La confusión sobre la naturaleza humana o no de estos sumisos asistentes, se acentúa cuando los productos nadan en las aguas de la comedia negra con tintes surrealistas; en los productos que, dado su esoterismo y fantasía, permiten el despliegue de personajes a los que no hay que dar explicación alguna. Eso mismo sucede con la innovadora en su tiempo The Abominable Dr. Phibes (El abominable Dr. Phibes, 1971), de Robert Fuest. En este caso, el doctor Phibes, superviviente de un mortal accidente que lo ha desfigurado, decide acabar con los doctores que nada pudieron hacer por salvar a su amada esposa, aplicando el castigo de las plagas de Egipto, en una trama delirante y sugerente, adornada por la plástica kitsch. Vulnavia, la etérea y exótica chica interpretada por Virginia North, acompañante del doctor para llevar a cabo sus vengativos planes, aparecerá y desaparecerá a la manera de un ángel, sin que el espectador sepa jamás su naturaleza, ni las ventajas que obtiene con sus oscuras acciones. Su secuela, rodada un año después, proseguía con la fórmula plástico-argumental de la primera cinta, aunque ahora Vulnavia era interpretada por Valli Kemp.

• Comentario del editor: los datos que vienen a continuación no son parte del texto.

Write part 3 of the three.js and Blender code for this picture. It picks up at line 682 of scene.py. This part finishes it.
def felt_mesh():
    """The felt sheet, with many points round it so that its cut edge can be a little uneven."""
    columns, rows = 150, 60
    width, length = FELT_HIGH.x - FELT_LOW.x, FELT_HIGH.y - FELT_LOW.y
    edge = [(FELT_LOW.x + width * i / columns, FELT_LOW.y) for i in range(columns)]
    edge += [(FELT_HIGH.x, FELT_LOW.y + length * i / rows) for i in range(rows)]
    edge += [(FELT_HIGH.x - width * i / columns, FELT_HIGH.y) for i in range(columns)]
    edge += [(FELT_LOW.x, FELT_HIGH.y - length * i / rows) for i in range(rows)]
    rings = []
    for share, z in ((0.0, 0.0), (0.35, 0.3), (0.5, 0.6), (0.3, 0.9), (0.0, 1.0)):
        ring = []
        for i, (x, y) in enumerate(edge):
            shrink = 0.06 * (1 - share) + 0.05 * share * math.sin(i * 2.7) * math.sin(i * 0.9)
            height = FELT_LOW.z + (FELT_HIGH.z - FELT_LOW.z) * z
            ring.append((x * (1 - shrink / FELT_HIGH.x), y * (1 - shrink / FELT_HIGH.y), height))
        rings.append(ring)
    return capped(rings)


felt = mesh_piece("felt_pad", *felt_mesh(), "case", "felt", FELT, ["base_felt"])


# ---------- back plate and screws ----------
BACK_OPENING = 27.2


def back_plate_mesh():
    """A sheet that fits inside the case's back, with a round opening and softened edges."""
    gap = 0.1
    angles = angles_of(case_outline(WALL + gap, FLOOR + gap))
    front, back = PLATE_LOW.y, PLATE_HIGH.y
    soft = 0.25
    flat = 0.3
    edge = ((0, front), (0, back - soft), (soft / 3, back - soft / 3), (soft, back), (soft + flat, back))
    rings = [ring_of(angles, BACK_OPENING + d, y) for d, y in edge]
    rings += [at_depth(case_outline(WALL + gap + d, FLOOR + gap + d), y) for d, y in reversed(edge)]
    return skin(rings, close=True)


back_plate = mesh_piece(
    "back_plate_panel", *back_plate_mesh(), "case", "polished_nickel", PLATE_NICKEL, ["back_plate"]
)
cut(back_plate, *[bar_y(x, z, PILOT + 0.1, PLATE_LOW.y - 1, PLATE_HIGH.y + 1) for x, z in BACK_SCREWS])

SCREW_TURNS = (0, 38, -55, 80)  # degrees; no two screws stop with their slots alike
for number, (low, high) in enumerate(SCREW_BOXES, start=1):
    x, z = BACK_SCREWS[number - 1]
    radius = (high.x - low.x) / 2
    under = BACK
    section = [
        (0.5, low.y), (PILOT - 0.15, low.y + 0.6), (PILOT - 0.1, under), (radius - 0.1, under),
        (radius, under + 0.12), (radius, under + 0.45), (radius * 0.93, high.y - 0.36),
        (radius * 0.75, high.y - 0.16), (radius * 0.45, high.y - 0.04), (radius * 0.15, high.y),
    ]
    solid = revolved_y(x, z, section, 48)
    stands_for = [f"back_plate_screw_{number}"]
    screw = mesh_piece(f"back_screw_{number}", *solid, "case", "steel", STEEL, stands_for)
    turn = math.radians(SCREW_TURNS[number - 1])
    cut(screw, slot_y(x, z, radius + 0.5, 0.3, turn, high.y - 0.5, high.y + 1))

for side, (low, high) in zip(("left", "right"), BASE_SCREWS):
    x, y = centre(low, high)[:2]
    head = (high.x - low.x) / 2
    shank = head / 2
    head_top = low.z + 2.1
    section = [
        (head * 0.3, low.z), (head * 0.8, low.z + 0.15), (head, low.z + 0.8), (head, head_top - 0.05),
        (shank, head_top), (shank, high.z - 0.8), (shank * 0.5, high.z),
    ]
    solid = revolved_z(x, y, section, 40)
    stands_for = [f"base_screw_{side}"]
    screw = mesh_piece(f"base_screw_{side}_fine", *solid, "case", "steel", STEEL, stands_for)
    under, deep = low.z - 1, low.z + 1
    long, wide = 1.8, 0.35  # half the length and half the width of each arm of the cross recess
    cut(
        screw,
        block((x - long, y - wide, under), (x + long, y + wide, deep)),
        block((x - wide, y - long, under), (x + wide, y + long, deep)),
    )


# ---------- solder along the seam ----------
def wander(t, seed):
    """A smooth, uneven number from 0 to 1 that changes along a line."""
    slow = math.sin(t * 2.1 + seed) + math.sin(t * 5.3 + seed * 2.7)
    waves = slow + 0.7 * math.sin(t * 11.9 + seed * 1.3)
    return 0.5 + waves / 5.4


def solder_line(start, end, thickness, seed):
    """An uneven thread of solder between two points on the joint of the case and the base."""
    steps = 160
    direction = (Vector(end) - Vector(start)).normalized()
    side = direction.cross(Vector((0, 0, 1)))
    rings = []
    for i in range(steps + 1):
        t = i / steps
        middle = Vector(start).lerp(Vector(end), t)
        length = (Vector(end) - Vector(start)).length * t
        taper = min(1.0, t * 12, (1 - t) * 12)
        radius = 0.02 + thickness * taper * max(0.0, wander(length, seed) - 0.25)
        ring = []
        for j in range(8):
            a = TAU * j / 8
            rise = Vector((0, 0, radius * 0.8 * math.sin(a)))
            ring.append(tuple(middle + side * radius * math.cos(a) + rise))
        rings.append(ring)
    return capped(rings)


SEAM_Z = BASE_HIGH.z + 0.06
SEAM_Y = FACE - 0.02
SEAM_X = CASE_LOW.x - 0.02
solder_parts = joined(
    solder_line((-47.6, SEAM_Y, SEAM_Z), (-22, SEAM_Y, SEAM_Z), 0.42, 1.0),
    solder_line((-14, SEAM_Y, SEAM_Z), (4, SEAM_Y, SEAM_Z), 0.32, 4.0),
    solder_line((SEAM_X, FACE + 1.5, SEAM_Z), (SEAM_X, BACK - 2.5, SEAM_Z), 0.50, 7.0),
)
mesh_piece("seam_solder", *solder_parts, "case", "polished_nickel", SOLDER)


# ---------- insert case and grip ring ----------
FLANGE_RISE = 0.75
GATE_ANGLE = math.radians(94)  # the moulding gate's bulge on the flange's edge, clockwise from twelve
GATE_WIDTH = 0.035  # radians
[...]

El año 1985 nos traerá otro de los escasos claros ejemplos de servidumbre sobrenatural, de obediencia ligada al mundo metafísico, y no sólo a la psicología, al hechizo o al mesmerismo. En Fright Night (Noche de miedo), del especialista Tom Holland, el vampiro interpretado por Chris. Sharandon —de nuevo la temática ideal para estos seres subyugados— se ve escoltado por el esbirro encarnado por el actor Jonathan Stark, de nombre Billy Cole, que en apariencia parece un chico bien, dinámico y moderno —incluso con connotaciones homosexuales—, pero que, a la postre, deviene en una especie de engendro híbrido que se resiste a morir a balazos, pero que se desintegra en un nauseabundo fluido verde ante el poder de una buena estaca clavada en el corazón, en una secuencia tensa, llena de emoción, con un final adornado del humor negro que envuelve toda la obra. Parte del público se preguntaba sobre la naturaleza del personaje, sin que nadie haya ofrecido jamás una respuesta, ni maldita la falta que hace; pero es lógico pensar que este tipo de ataduras al mundo de las tinieblas ha de redundar en espantosas alteraciones, que afectan tanto a lo físico como a lo psíquico.

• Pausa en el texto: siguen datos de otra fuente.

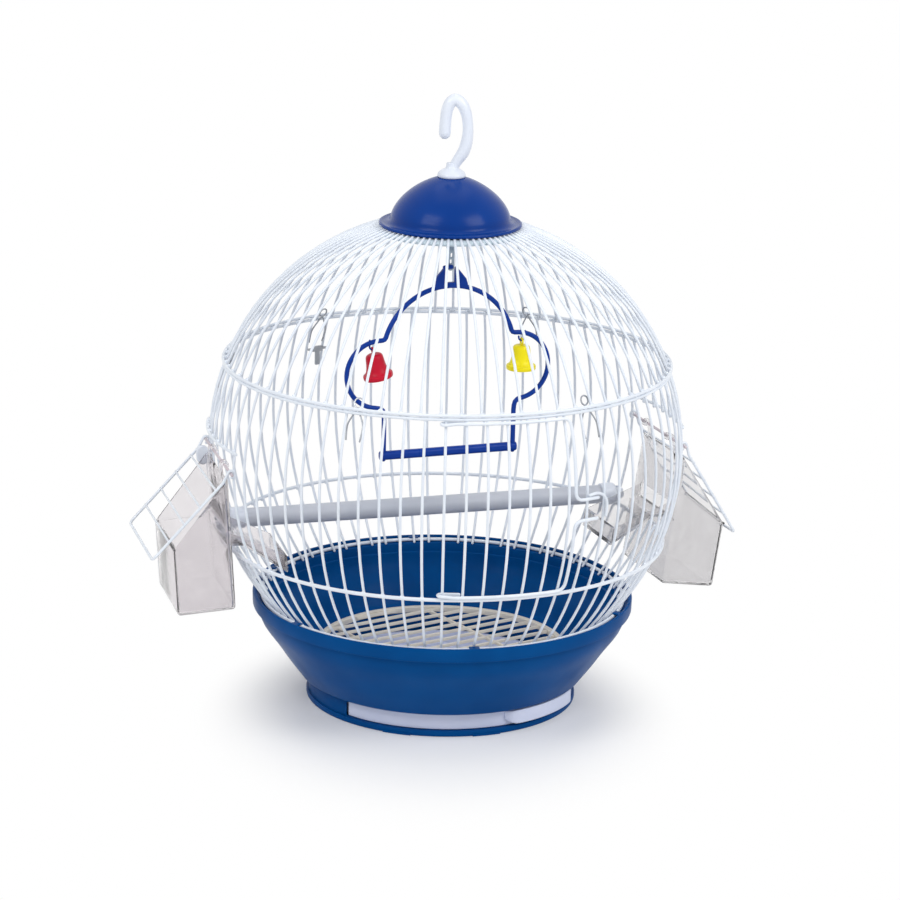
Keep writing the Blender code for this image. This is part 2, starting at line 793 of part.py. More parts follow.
def swing_hanger():
    """A strap held by the nut, bent down beside it and curled round the swing's pivot."""
    top = plate_top() - PLATE_T - GAP
    drop_y = NUT_R + 2.0
    hook_in = PIVOT_D / 2 + 1.2
    outer = hook_in + HANGER_T
    curl_low = arc((0, PIVOT_Z), outer, 0, -180, 6)
    curl_high = arc((0, PIVOT_Z), hook_in, -180, 0, 6)
    outline = [(-drop_y, top), (-drop_y, top - HANGER_T), (drop_y - HANGER_T, top - HANGER_T)]
    outline += [(drop_y - HANGER_T, PIVOT_Z + 14.0), (hook_in, PIVOT_Z + 8.0), (hook_in, PIVOT_Z)]
    outline += curl_high[::-1][1:-1]
    outline += [(-hook_in, PIVOT_Z), (-hook_in, PIVOT_Z + 1.0), (-outer, PIVOT_Z + 1.0)]
    outline += curl_low[::-1]
    outline += [(outer, PIVOT_Z + 7.2), (drop_y, PIVOT_Z + 13.4), (drop_y, top)]
    frame = swing_frame_axes()
    half = HANGER_W / 2
    strap = prism(outline, -half, half, frame, "YZ", "swing_hanger")
    hole = [(0, 0, top + 5.0), (0, 0, top - 5.0)]
    return cut(strap, rod(hole, 2 * STEM_R + 0.8, 8))


def swing_path():
    """The right half of the swing's outline, from the lug down to the end of the leg."""
    start = math.degrees(math.acos(LUG_HALF_W / ARCH_R)) + 3.0
    points = arc((0, ARCH_Z), ARCH_R, start, CORNER_DEG, 5)
    top = arc((BULGE_X, BULGE_Z), BULGE_R, 76.0, -82.0, 7)
    points += [(points[-1][0] + 1.5, points[-1][1] - 0.6), *top]
    foot = SWING_PERCH_Z - SWING_PERCH_D / 2 - 0.6
    points += [(LEG_X + 0.8, top[-1][1] - 2.0), (LEG_X, top[-1][1] - 5.5), (LEG_X, foot)]
    return points


def torus(centre, radius, diameter, segments=10, sides=4):
    """A round loop across the swing's plane."""
    points = []
    for i in range(segments):
        turn = 360.0 * i / segments
        points.append(Vector(centre) + Vector((0, cos_deg(turn), sin_deg(turn))) * radius)
    return rod(points, diameter, sides, closed=True)


def link_place(sign):
    """The middle of the bend that a bell hangs from, in the swing's own plane."""
    wire_z = BULGE_Z + math.sqrt(BULGE_R**2 - (LINK_X - BULGE_X) ** 2)
    return Vector((sign * LINK_X, 0.0, wire_z - SWING_D / 2 - LINK_R + 0.5))


def bell_hook(sign):
    """A small hook in the swing's own plane: a stub down from the wire, a bend and a free end on the inner side."""
    middle = link_place(sign)
    wire_z = BULGE_Z + math.sqrt(BULGE_R**2 - (LINK_X + LINK_R - BULGE_X) ** 2)
    path = [(LINK_R, wire_z - middle.z), *arc((0, 0), LINK_R, 0, -180, 6)]
    return rod([middle + Vector((sign * x, 0.0, z)) for x, z in path], LINK_D, 5)


def swing_frame():
    """The swing's moulded frame: a lug with a pivot bar, an arch, a loop round each bell, two legs and two hooks."""
    frame = swing_frame_axes()
    half_t = LUG_T / 2
    top = PIVOT_Z + PIVOT_D / 2
    lug_outline = [
        (-LUG_HALF_W, LUG_Z),
        (LUG_HALF_W, LUG_Z),
        (LUG_TOP_HALF_W, top),
        (-LUG_TOP_HALF_W, top),
    ]
    slot_low = LUG_Z + 3.0
    lug = prism(lug_outline, -half_t, half_t)
    lug = cut(lug, box((-SLOT_W / 2, -10, slot_low), (SLOT_W / 2, 10, PIVOT_Z - PIVOT_D / 2)))
    parts = [lug]
    right = swing_path()
    for sign in (1, -1):
        parts.append(rod([(sign * x, 0, z) for x, z in right], SWING_D, 5))
        parts.append(bell_hook(sign))
    made = joined(*parts)
    made.transform(frame)
    return made


def swing_perch():
    """The bar at the foot of the swing, on the ends of its legs."""
    frame = swing_frame_axes()
    ends = [(-SWING_PERCH_HALF_L, 0, SWING_PERCH_Z), (SWING_PERCH_HALF_L, 0, SWING_PERCH_Z)]
    bar = rod(ends, SWING_PERCH_D, 8)
    reach = SWING_PERCH_D
    for sign in (1, -1):
        leg = [(sign * LEG_X, 0, SWING_PERCH_Z - reach), (sign * LEG_X, 0, SWING_PERCH_Z + reach)]
        bar = cut(bar, rod(leg, SWING_D + 2 * GAP, 6))
    bar.transform(frame)
    return bar


def bell_pivot(sign):
    """Where the bell's own loop hangs in the hook."""
    return link_place(sign) - Vector((0, 0, LINK_R - LINK_D - 0.25))


def bell_hinge(sign):
    """The middle of the hook's bend, which the bell's loop slides round as the bell swings to and fro."""
    return link_place(sign) - Vector((0, 0, LINK_R))


def bell(sign):
    """A small open bell with its loop."""
    pivot = bell_pivot(sign)
    ring_z = pivot.z - LINK_R
    top = ring_z - LINK_R - LINK_D / 2 + 0.5
    low = top - BELL_H
    mid = mix(BELL_TOP_R, BELL_FLARE_R, 0.42)
    wall = BELL_WALL
    outline = [
        (0, top),
        (BELL_TOP_R - 1.6, top),
        (BELL_TOP_R, top - 1.6),
        (mid, mix(top, low, 0.62)),
        (BELL_FLARE_R, low + 1.0),
        (BELL_FLARE_R, low),
        (BELL_FLARE_R - wall, low),
        (mid - wall, mix(top, low, 0.6)),
        (BELL_TOP_R - wall, top - wall - 1.2),
        (0, top - wall - 0.4),
    ]
    body = turned(outline, BELL_SEGMENTS, "bell")
    body.transform(Matrix.Translation(Vector((pivot.x, 0, 0)) * MM))
    made = joined(body, torus((pivot.x, 0, ring_z), LINK_R, LINK_D))
    made.transform(swing_frame_axes())
    return made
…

Son muchos los títulos que, incluso hoy en día, conciernen a la temática de forma tan variada como difusa. Además, no necesariamente siempre han de apostar por el mal estos servidores del más allá, como bien ilustra Alejandro Amenábar en su inquietante y espectral Los otros (2000), ya que, a veces, los personajes de ultratumba viven en su propia dimensión de servidumbre sin la clara intención de hacer daño a nadie. Y es que, en materia cinematográfica, podemos hallar variantes de todo tipo, por caprichosas que sean.
Se lo dice un servidor... de ustedes.